Ever since I discovered horror fiction, I’ve been chasing the feeling of revelation that came from finding something different. I sought out risky works, not just taboo ones, but pieces that challenged my preconceptions of their mediums.

I found song writers who articulated the thoughts that were on the tip of my teenage tongue. They over shared, valuing honesty over likability. They challenged the stigmas of mental illness, openly questioning their own logic. They wrote songs with internal conflict.

I sought out authors who could evoke the same emotions.

Jonathan Swift taught me that words could be dangerous, that sometimes the best way to protest an unjust position is to write a story that takes it to its next logical conclusion.

Allen Ginsberg taught me that poems could be more than ethereal collections of abstract emotions, they could be howling declarations of personal freedom, bold enough for the establishment to find obscene.

Philip K. Dick taught me that I could be tricked into devouring a memoir on the perils of drug addiction, so long as there were holograms and identity scrambling cloaks thrown in.

These authors broadened my understanding of their mediums enough to invite me in.  inspiring me to transition from observer to participant. They planted seeds in my imagination that sprouted from my fingertips.

The risks they took gave me permission to take some of my own.


A Pep Talk for Originality

My favorite art captures sides of life I’ve experienced, but never seen documented. It contains truths that have yet to be proven universal. It sets out to nail something new. When authors put their own personal oddities on the page, I can’t help but nod while I’m reading, I see myself between their lines.

Maybe every story has been told before, but these authors took the maps drawn by their predecessors and discovered new terrain. Maybe they weren’t smuggling their confessions through the mouths of their characters, but they weren’t afraid to have those characters say and do things that had readers examining the author.

Writing has the power to put allusive emotions into words, to clarify the abstractions of the mind. It can give us metaphors to put form to feelings, to identify our ailments so we don’t have to suffer in silence. Of all the feelings we should aspire to raise in readers, this is one of the most important.

Early writers have a habit of putting stock phrases in their character’s mouths, of borrowing setups, of wedging their original concept into a familiar template.

I did this. I took the books I was reading, the TV shows I was watching, and video games I was playing and mixed them into a stew, hoping the combination would make me seem inventive. I was a DJ, sampling obscure singles in the hopes of making a hit.

I wrote fast, but I was drawing from tropes I’d seen so many times they’d burrowed their way into my subconscious. When I was faced with options, I always went with the safest one. I never went with the mystery box, where the truth was hiding.

My critics told me that those stories never delivered on the promise of their setups.

You don’t want your readers to feel like you’re wasting their time, retreading the same well trodden ground. You want them to feel like they’re discovering something new about the world and their place in it.
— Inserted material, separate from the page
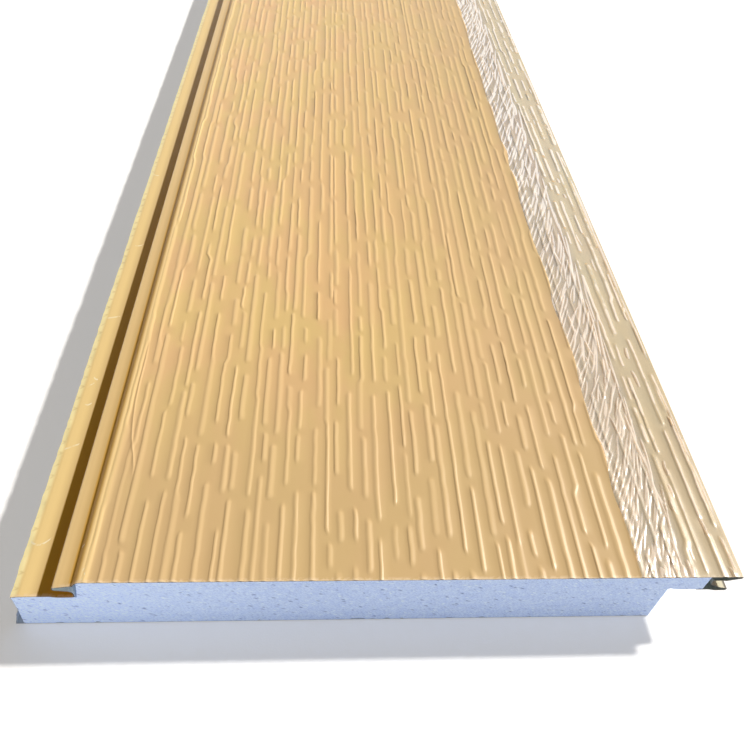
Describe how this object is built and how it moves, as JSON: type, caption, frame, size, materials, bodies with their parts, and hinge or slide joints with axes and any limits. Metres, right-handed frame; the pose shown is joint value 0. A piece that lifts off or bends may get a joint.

This means you have to be willing to explore stories that venture off the beaten path.

12 thoughts on “The Virtue of Risky Ideas”

  1. When in high school, I tutored an 8th grader who wasn’t passing English b/c the readings weren’t compelling to him. His parents agreed to let the kid pick out the book we’d read for the summer to discuss: plot, character development etc. That summer we read Stephen King’s The Stand . . . .
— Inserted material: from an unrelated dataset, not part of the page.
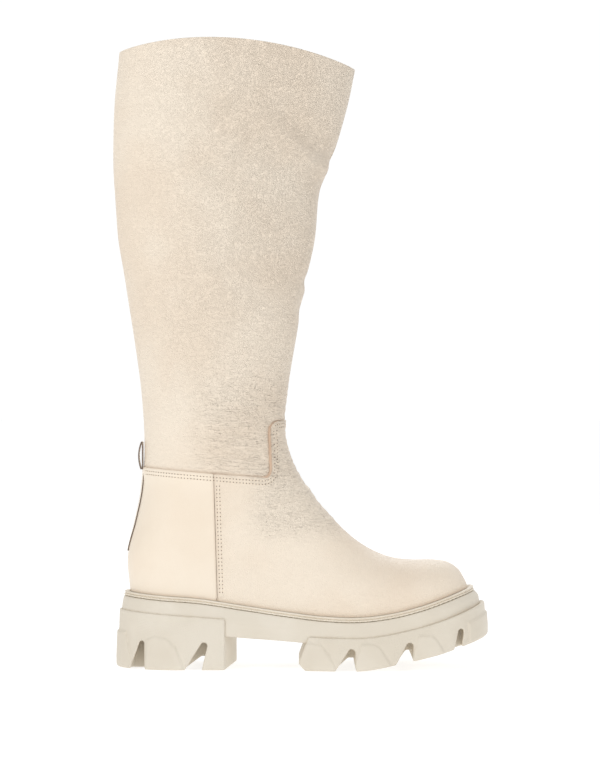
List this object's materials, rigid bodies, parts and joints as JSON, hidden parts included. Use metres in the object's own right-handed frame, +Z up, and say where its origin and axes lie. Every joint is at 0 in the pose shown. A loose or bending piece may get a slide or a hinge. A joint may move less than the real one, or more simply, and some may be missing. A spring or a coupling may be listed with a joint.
{
  "type": "knee-high lug-sole boot",
  "caption": "Knee-high leather boot for the right foot on a thick lugged rubber sole, with an inner-side zip and a pull loop at the heel.",
  "frame": {"origin": "on the ground, under the middle of the boot's box", "axes": "+X to the toe, +Y to the inner side of the foot, +Z up the leg"},
  "size_m": [0.2984, 0.115, 0.4985],
  "materials": {
    "grained_leather": "pebbled cream leather, semi-matte",
    "smooth_leather": "smooth cream leather, satin",
    "edge_leather": "painted dark edge on cream strap",
    "lining_leather": "soft unfinished lining leather",
    "fibreboard": "stiff fibreboard",
    "shank_steel": "plain spring steel",
    "cork": "granulated cork",
    "welt_rubber": "moulded cream rubber, ribbed",
    "sole_rubber": "matte moulded light beige rubber",
    "zip_tape": "herringbone woven tape",
    "zip_metal": "pale brushed brass"
  },
  "bodies": {
    "boot": {"shaft_outer": "grained_leather", "shaft_inner_front": "grained_leather", "shaft_inner_rear": "grained_leather", "vamp": "grained_leather", "counter_outer": "smooth_leather", "counter_inner": "smooth_leather", "back_strap": "edge_leather", "pull_loop": "edge_leather", "top_facing": "lining_leather", "shaft_lining": "lining_leather", "heel_lining": "lining_leather", "vamp_lining": "lining_leather", "heel_counter": "fibreboard", "toe_puff": "fibreboard", "sock_liner": "lining_leather", "insole_board": "fibreboard", "shank": "shank_steel", "cork_filler": "cork", "welt": "welt_rubber", "midsole": "sole_rubber", "heel_tread": "sole_rubber", "forepart_tread": "sole_rubber", "zip_tape_front": "zip_tape", "zip_tape_rear": "zip_tape", "zip_teeth_front": "zip_metal", "zip_teeth_rear": "zip_metal", "zip_top_stop_front": "zip_metal", "zip_top_stop_rear": "zip_metal", "zip_bottom_stop": "zip_metal", "zip_guard": "lining_leather"},
    "slider": {"zip_slider": "zip_metal"},
    "puller": {"zip_puller": "zip_metal"}
  },
  "joints": [
    {"name": "zip_slide", "type": "slide", "parent": "boot", "child": "slider", "axis": [0, 0.0259, 0.9997], "range_m": [-0.4, 0], "deforming": ["zip_teeth_front", "zip_teeth_rear"]},
    {"name": "puller_swing", "type": "hinge", "parent": "slider", "child": "puller", "pos_m": [-0.06627, 0.04258, 0.48137], "axis": [1, 0, 0], "range_deg": [0, 165]}
  ]
}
  2. I’ve lost count of the times I’ve snatched a book from a child’s hand in class and asked them “are you enjoying this?” only for them to say “No, not really.” To which my answer is “go and find something you *want* to read.” As a Primary school teacher there is a little more leeway in the texts we choose to study with kids, but secondary education is so prescriptive. It makes my mind boggle how anyone ever thought they could engage every young person with the same text. Kids need to find books they *love*. A good teacher can point their pupils in the right direction if they get to know them, guide them to suitable, engaging personal reading. The curriculum unfortunately has other ideas!

    Just some of my rambling thoughts on the first half of this post 🙂

    1. I whole heartedly agree with your rambling thoughts ;). I’m surprised to still see supernatural books like The Dead Zone on lists of commonly banned books. They ought to be happy that high school students are still reading anything.

      Thanks so much for reading.

  3. I loved reading your experience with the process of becoming an avid reader and then writer, and the conclusion was astonishing! My experience was somehow similar to yours, the first books I read were all horror fiction and mysteries…

  4. I actually ended up being home schooled throughout middle school and high school. My sisters went back to regular school though, and I distinctly remember them slogging through assigned reading. Meanwhile I frolicked through the fantasy and sci-fi section of our library… with the occasional non-fiction or classic to appease my Mom. ^-^ Oh man, if she actually knew the content of some of the things 14 year old me read, she would have been appalled. haha I mean, The Chronicles of Thomas Covenant the Unbeliever immediately comes to mind. At the same time, Thomas Covenant was the first real anti-hero I ever came across, and he made a huge impression on me and changed the way I thought about conflicts between ‘good’ and ‘evil’.

  5. “When authors put their own personal oddities on the page, I can’t help but nod while I’m reading, I see myself between their lines.”

    This is how your writing makes me feel. Everything you say here is so true. Thumbs up to your mother for persevering with her son’s relationship with literature by the way. It’s interesting as a teacher to read this as I often find kids who are skilled readers but their comprehension skills are abysmal. Clearly I must try to find them material they’re interested in.
    Thank you Drew for the most engaging and enlightening writer’s blog I’ve ever read. You have a new fan.